To do: The entries below contain a line with "# the spiral" and a line with "bpy.data.objects.remove(obj)". Retype exactly everything from the first down to the second, both included, and nothing else.

Task data:
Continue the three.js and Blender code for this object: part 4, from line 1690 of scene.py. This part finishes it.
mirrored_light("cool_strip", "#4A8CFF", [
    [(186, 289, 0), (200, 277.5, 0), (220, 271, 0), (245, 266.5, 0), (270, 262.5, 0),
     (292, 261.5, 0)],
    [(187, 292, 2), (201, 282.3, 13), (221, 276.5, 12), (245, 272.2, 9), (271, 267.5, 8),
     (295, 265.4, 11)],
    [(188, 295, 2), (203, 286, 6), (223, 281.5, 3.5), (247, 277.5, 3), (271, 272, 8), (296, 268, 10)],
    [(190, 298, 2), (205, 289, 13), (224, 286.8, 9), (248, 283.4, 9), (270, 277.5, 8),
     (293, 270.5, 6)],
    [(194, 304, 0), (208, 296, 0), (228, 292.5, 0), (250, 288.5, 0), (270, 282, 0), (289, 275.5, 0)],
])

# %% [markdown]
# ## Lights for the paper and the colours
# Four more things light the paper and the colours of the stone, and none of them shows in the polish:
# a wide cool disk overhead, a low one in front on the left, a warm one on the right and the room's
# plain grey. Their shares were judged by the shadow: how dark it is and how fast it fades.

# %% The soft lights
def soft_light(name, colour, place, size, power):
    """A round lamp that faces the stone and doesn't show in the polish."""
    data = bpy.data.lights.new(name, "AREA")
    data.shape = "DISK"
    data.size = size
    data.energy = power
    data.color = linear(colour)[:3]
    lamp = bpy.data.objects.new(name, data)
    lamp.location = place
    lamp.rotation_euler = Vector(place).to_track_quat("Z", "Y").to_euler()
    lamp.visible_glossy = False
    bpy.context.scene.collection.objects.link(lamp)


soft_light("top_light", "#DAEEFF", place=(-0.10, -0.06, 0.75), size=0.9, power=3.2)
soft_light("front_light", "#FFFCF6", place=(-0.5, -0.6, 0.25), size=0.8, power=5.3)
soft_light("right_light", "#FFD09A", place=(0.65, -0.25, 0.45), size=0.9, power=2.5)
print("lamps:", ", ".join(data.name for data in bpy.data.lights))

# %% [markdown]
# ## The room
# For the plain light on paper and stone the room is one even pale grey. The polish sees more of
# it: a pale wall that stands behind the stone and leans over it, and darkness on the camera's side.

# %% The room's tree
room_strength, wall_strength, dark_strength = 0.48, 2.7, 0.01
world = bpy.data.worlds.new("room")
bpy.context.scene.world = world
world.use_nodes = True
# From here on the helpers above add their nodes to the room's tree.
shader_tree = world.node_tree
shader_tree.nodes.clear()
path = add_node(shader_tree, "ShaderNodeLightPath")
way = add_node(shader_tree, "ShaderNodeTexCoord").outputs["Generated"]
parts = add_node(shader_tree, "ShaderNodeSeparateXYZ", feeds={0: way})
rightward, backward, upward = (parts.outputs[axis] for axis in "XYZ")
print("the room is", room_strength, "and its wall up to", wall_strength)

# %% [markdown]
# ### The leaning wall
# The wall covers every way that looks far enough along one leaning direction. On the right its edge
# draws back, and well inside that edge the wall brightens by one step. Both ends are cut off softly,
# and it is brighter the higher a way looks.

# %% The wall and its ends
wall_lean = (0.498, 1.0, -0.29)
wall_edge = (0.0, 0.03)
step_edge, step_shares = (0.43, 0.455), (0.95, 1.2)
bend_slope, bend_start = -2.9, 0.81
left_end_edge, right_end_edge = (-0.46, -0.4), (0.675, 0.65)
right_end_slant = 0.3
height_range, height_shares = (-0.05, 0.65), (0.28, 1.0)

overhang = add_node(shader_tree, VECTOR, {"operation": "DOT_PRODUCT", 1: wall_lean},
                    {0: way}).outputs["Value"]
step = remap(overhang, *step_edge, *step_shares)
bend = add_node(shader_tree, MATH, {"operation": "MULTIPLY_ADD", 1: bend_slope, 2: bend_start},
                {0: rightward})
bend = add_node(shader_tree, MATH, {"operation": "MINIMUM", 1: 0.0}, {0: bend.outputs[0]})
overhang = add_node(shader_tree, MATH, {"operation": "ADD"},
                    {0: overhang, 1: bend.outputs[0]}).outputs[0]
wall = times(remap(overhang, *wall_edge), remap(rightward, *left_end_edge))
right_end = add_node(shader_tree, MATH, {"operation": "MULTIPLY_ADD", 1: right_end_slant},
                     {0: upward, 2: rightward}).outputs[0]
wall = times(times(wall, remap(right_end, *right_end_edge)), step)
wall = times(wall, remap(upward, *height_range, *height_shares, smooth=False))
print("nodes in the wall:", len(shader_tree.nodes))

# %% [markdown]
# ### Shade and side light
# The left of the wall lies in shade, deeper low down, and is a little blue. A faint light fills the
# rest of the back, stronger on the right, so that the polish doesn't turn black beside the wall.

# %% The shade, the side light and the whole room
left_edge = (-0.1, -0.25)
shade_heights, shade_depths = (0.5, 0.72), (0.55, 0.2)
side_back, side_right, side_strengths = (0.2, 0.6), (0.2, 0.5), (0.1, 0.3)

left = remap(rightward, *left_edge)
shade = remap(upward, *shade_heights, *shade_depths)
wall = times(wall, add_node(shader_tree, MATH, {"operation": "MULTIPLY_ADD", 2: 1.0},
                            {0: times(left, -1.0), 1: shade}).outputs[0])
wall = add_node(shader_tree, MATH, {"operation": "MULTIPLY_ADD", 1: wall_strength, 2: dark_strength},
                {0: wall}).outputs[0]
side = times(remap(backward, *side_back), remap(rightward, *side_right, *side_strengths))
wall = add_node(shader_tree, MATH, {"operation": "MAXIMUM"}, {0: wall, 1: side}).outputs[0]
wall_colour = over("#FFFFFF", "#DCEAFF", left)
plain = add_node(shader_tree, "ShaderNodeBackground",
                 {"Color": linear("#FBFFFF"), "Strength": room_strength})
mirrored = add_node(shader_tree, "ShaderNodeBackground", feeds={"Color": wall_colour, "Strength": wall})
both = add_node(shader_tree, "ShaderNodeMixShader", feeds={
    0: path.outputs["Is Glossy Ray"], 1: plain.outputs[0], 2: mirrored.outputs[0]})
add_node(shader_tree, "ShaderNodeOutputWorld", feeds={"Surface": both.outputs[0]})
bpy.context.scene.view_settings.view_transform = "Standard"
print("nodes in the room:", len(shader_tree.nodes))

==

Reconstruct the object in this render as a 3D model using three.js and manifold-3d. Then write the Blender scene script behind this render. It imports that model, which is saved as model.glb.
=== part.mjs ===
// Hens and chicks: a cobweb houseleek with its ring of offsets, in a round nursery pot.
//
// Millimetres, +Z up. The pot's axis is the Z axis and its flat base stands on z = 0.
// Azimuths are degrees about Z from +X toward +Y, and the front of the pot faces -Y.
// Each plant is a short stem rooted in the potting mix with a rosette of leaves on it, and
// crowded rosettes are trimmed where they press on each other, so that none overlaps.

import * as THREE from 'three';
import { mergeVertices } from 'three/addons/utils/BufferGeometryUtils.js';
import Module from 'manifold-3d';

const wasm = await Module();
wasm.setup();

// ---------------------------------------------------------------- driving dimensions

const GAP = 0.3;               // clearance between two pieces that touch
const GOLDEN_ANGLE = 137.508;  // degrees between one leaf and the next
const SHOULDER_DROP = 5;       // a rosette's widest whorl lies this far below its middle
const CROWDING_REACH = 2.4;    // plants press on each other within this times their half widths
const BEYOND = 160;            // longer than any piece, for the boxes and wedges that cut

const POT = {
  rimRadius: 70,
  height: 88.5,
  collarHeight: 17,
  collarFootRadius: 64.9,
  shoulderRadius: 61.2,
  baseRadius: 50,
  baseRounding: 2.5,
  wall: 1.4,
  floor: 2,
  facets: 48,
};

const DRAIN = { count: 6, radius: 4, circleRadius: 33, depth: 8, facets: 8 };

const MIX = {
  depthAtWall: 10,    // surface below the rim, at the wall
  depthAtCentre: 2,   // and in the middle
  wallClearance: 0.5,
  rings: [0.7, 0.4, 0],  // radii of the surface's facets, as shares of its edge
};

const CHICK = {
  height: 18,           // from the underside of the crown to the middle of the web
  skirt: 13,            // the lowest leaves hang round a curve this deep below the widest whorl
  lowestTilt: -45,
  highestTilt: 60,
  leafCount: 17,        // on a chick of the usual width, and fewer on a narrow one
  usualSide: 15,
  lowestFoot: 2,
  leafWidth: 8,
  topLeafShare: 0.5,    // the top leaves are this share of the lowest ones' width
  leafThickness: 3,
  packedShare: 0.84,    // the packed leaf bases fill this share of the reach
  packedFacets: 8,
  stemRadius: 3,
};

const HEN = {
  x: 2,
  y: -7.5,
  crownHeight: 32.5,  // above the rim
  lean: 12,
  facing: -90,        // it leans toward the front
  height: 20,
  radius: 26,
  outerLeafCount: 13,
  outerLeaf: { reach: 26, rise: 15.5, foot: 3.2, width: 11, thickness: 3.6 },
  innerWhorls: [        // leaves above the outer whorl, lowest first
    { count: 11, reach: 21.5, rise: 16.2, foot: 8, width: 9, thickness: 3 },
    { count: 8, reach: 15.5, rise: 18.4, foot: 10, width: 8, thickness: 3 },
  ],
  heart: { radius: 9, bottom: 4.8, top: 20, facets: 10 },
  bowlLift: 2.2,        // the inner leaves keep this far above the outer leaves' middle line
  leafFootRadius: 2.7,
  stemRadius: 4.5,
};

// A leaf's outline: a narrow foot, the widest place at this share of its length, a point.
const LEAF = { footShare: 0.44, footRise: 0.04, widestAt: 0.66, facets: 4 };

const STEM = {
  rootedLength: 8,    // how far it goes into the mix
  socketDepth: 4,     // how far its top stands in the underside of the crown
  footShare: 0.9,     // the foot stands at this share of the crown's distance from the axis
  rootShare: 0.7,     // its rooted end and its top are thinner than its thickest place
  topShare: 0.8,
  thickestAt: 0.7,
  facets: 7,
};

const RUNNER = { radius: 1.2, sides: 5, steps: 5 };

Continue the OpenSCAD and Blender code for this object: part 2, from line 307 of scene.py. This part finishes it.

==

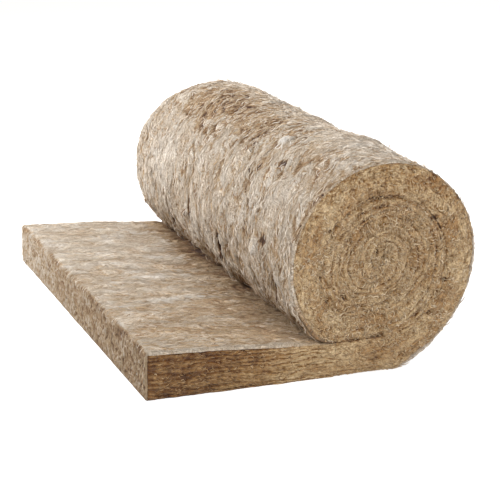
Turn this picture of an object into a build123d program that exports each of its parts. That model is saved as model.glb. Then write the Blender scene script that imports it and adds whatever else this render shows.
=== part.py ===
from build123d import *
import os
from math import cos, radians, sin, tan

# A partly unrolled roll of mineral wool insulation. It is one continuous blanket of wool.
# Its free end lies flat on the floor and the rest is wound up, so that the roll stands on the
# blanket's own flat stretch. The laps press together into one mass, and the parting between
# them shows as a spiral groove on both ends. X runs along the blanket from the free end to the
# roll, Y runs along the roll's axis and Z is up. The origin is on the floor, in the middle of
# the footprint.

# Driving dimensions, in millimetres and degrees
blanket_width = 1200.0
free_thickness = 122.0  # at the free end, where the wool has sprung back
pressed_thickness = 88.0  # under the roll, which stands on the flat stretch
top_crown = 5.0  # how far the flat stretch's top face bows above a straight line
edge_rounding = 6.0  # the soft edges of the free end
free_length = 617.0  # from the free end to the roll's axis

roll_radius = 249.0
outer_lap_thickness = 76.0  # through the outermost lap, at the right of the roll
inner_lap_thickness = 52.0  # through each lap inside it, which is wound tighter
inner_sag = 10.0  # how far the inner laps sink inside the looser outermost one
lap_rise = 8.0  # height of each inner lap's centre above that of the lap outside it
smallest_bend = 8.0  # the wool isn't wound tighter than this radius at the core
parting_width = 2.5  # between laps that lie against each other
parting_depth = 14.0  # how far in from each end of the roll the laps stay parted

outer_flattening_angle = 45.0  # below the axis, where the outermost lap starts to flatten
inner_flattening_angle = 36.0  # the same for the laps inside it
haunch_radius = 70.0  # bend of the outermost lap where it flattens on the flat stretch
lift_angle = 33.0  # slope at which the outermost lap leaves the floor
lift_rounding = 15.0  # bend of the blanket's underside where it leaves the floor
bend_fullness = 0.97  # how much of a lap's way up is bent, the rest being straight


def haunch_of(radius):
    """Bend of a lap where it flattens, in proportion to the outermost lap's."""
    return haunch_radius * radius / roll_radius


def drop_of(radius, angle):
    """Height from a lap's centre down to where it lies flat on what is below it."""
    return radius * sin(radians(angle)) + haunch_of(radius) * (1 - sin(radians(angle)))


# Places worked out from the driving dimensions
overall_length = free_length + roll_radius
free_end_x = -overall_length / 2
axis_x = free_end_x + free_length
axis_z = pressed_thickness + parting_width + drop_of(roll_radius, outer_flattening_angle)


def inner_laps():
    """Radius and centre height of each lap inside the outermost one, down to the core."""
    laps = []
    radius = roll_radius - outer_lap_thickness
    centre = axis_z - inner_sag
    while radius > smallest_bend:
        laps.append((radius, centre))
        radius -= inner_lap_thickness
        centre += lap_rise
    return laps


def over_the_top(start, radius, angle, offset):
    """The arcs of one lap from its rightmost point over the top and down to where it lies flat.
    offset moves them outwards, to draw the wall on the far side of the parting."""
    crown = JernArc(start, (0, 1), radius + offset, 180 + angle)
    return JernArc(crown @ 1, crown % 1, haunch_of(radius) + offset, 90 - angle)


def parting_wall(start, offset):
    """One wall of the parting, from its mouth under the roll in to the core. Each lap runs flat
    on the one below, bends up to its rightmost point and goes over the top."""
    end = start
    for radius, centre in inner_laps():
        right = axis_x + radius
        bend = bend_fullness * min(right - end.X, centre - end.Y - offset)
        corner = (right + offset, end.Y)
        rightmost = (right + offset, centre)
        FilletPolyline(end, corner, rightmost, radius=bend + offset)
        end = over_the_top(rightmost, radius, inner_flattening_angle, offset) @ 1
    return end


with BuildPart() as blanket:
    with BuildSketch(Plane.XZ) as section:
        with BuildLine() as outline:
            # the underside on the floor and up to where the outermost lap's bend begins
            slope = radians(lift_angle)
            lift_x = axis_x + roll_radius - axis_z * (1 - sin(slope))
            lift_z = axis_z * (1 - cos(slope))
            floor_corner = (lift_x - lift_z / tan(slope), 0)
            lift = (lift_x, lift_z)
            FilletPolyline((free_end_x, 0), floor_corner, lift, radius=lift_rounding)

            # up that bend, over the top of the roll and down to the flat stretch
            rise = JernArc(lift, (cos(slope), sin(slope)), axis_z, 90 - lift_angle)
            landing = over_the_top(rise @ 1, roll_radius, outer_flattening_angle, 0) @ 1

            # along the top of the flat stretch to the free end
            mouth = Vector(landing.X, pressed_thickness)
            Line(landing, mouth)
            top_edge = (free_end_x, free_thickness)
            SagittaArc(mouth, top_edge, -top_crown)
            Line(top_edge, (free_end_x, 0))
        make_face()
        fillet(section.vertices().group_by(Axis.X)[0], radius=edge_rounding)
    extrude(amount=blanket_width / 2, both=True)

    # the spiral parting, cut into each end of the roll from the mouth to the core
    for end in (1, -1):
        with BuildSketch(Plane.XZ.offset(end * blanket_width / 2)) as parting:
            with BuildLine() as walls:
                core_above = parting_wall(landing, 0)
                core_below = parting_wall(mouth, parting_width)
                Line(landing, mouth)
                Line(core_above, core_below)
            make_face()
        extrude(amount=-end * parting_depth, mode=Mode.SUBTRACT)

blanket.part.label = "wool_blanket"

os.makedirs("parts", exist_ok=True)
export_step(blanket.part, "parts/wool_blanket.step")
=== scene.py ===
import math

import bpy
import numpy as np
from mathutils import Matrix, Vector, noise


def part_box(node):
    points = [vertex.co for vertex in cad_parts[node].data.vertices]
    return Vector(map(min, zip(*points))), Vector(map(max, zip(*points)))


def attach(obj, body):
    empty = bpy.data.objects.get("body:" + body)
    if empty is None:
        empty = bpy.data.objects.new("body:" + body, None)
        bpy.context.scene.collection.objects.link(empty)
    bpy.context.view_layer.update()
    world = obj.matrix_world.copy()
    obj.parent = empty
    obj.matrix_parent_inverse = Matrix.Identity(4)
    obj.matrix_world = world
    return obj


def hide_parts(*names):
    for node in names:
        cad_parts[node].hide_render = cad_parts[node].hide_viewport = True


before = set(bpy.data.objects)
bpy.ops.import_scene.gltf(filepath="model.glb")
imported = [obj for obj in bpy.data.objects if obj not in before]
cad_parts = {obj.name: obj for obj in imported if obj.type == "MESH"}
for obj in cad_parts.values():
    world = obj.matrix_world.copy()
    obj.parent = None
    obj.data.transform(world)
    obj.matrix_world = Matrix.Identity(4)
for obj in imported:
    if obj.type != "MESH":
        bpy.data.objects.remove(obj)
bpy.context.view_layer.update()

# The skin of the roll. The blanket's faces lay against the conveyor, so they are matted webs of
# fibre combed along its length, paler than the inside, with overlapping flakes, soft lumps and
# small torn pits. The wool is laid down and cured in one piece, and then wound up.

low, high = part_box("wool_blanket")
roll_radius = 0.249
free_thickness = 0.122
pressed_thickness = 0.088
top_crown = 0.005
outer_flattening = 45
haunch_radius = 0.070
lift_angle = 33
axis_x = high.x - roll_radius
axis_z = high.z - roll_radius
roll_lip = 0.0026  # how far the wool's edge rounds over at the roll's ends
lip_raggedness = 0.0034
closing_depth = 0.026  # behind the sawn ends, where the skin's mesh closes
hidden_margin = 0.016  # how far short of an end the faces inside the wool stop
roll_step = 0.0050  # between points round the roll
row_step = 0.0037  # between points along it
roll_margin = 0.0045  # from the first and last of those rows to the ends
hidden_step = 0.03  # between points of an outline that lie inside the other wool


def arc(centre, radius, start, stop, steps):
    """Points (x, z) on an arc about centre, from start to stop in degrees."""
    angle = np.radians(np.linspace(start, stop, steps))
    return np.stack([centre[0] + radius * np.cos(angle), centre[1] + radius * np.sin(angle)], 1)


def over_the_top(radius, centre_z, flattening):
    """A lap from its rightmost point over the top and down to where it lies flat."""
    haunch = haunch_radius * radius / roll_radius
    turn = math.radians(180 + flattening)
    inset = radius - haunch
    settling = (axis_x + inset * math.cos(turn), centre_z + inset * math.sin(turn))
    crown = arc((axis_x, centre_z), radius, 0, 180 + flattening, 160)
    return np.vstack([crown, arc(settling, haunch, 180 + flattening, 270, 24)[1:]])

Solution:
    # the spiral parting, cut into each end of the roll from the mouth to the core
    for end in (1, -1):
        with BuildSketch(Plane.XZ.offset(end * blanket_width / 2)) as parting:
            with BuildLine() as walls:
                core_above = parting_wall(landing, 0)
                core_below = parting_wall(mouth, parting_width)
                Line(landing, mouth)
                Line(core_above, core_below)
            make_face()
        extrude(amount=-end * parting_depth, mode=Mode.SUBTRACT)

blanket.part.label = "wool_blanket"

os.makedirs("parts", exist_ok=True)
export_step(blanket.part, "parts/wool_blanket.step")
=== scene.py ===
import math

import bpy
import numpy as np
from mathutils import Matrix, Vector, noise


def part_box(node):
    points = [vertex.co for vertex in cad_parts[node].data.vertices]
    return Vector(map(min, zip(*points))), Vector(map(max, zip(*points)))


def attach(obj, body):
    empty = bpy.data.objects.get("body:" + body)
    if empty is None:
        empty = bpy.data.objects.new("body:" + body, None)
        bpy.context.scene.collection.objects.link(empty)
    bpy.context.view_layer.update()
    world = obj.matrix_world.copy()
    obj.parent = empty
    obj.matrix_parent_inverse = Matrix.Identity(4)
    obj.matrix_world = world
    return obj


def hide_parts(*names):
    for node in names:
        cad_parts[node].hide_render = cad_parts[node].hide_viewport = True


before = set(bpy.data.objects)
bpy.ops.import_scene.gltf(filepath="model.glb")
imported = [obj for obj in bpy.data.objects if obj not in before]
cad_parts = {obj.name: obj for obj in imported if obj.type == "MESH"}
for obj in cad_parts.values():
    world = obj.matrix_world.copy()
    obj.parent = None
    obj.data.transform(world)
    obj.matrix_world = Matrix.Identity(4)
for obj in imported:
    if obj.type != "MESH":
        bpy.data.objects.remove(obj)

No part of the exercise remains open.